El Padre se manifestará en mí

“…El que me ama, mi palabra guardará; y mi Padre le amará, y vendremos a él, y haremos morada con él” (Jn. 14:23). ¿Qué significa que el Padre se manifestará en uno? Pues sencillamente es que el poder de su presencia en mi vida, me llevará de victoria en victoria, hasta alcanzar la preciosa meta eterna de la salvación, prometida por nuestro Salvador Jesús. Todo lo que hago, todo lo que hablo y todo lo que pienso, estará influido por la presencia gloriosa de nuestro buen Dios. Seremos usados como instrumentos de bendición no sólo para nuestras propias vidas, sino principalmente para beneficio y bendición de los hombres. Leamos: “Pues este es el amor a Dios, que guardemos sus mandamientos; y sus mandamientos no son gravosos.  Porque todo lo que es nacido de Dios vence al mundo; y esta es la victoria que ha vencido al mundo, nuestra fe” (1 Jn. 5: 3-4). Esa fe que me lleva a la obediencia de corazón puro. Sí, esa es la fe que vence al mundo. No me lleva a experiencias aisladas de obediencia, sino a una vida de santidad y temor al Dios eterno. A tomar decisiones que  glorifiquen su nombre y exalten mi amor a él.

No nos engañemos, el que dice que ama a Dios y no guarda sus mandamientos, el tal es un mentiroso, un impostor y un hipócrita. Sencillamente la verdad no está en él y mucho menos el Padre ni su Hijo Jesús morando en él.

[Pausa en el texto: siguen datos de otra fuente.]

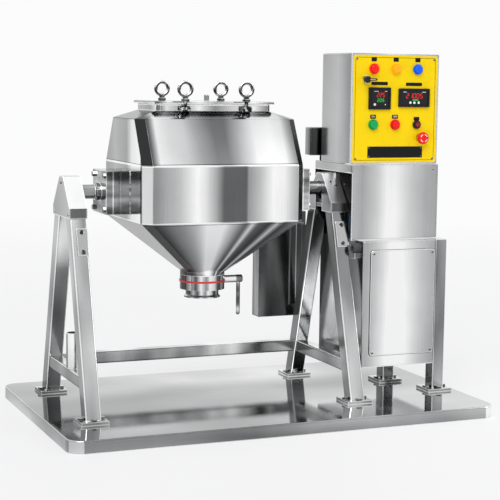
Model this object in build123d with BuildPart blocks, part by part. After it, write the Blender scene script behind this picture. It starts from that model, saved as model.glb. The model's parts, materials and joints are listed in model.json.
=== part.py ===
"""Octagonal blender: a tumbling vessel on two A-frame stands, with its drive, cabinet and panel.

Millimetres, +Z up, +X along the trunnion axis from the free stand to the driven one, -Y towards
the operator. The origin is the centre of the base tray's underside.
"""

import os
from math import atan2, cos

from build123d import *

os.makedirs("parts", exist_ok=True)

# Base tray, a folded sheet with its rim downwards
base_left_margin = 82.5
base_right_margin = 23.5
base_depth = 860.0
base_height = 40.0
base_corner = 50.0
base_sheet = 4.0
rib_width = 30.0
rib_sheet = 3.0

# Trunnion axis, which runs along X through the middle of the vessel
axis_y = 24.0
axis_z = 722.0

# Vessel, measured from the axis
vessel_half_width = 270.0
vessel_half_depth = 215.0
vessel_corner_cut = 27.5
band_half_height = 89.0
shoulder_height = 231.0
shoulder_half_depth = 138.0
neck_half_width = 192.0
neck_half_depth = 102.0
neck_corner_cut = 11.0
roof_rise = 25.0
neck_rise = 19.0
neck_lip_width = 12.0
neck_lip_sheet = 4.0
vessel_wall = 4.0
vessel_bend = 5.0
hopper_bottom_drop = 262.0
hopper_bottom_half = 66.0
hopper_bottom_cut = 20.0
hopper_inner_half = 52.0
hopper_inner_cut = 12.0
outlet_bore_radius = 50.0
outlet_collar_radius = 73.0
outlet_collar_top_drop = 236.0
outlet_collar_bottom_drop = 275.0

# Lid, gasket and swing bolts
gasket_thickness = 3.0
lid_half_width = 203.0
lid_half_depth = 113.0
lid_corner_radius = 12.0
lid_thickness = 8.0
lid_edge_round = 2.5
lid_vent_x = 10.0
lid_vent_radius = 8.5
lid_vent_height = 20.0
lid_vent_edge = 3.0
swing_bolt_spacing = 206.0
swing_bolt_from_axis = 112.0
swing_pivot_drop = 13.0
swing_bolt_radius = 6.0
swing_bolt_clearance = 1.0
bolt_edge = 1.0
swing_eye_radius = 9.5
lug_radius = 10.0
swing_eye_width = 12.0
swing_bolt_stand_out = 31.0
pivot_pin_radius = 4.0
pivot_pin_end = 2.0
lug_thickness = 9.0
lug_gap = 0.4
nut_gap = 0.3
nut_collar_radius = 13.0
nut_collar_height = 8.0
nut_neck_radius = 9.0
nut_bore_end = 1.0
ring_rise = 50.0
ring_radius = 21.0
ring_bar_radius = 6.0
running_gap = 0.05

# Trunnions, bolted through square flanges to the hub blocks welded on the vessel's ends
hub_half_depth = 72.0
hub_half_height = 68.0
hub_block_length = 55.0
hub_pad = 30.0
hub_groove = 2.0
trunnion_flange = 23.0
trunnion_radius = 22.5
trunnion_collar_radius = 27.0
trunnion_collar_length = 18.0
trunnion_collar_edge = 3.0
journal_radius = 20.0
flange_bolt_inset = 15.0
flange_bolt_head = 7.0
flange_bolt_radius = 5.0

# A-frame stands, the same distance each side of the vessel
stand_from_vessel = 444.0
tube_size = 50.0
tube_sheet = 3.0
tube_corner = 5.0
leg_foot_spread = 265.0
leg_top_spread = 90.0
foot_plate_size = 88.0
foot_plate_thickness = 10.0
anchor_from_centre = 35.0
anchor_radius = 5.0
anchor_head = 6.0
anchor_clearance = 0.5
hexagon_share = 1.6
seat_thickness = 12.0
seat_half_depth = 84.0
bearing_centre_height = 50.0
bearing_outer_radius = 40.0
bearing_width = 34.0
bearing_edge = 1.5
housing_dome_radius = 44.0
housing_width = 40.0
housing_half_length = 74.0
housing_base_height = 16.0
cross_tube_size = 40.0
cross_tube_bottom = 132.0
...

Pero el que hace la voluntad de Dios, obedeciendo su palabra, indudablemente que su vida anunciará a los cuatro vientos, que el amor del Padre se ha perfeccionado en él. Y será como una tremenda luz que alumbra a todos los que estén en su derredor y cada día se parecerá más y más a su Salvador Jesús. De esta manera ese amor tangible y práctico, hará evidente que el Padre Eterno y su Hijo Jesucristo están morando en él. Que la presencia de Dios more en cada corazón de los que leen y escuchan esta reflexión y los lleve a la perfecta obediencia a Dios. Amén.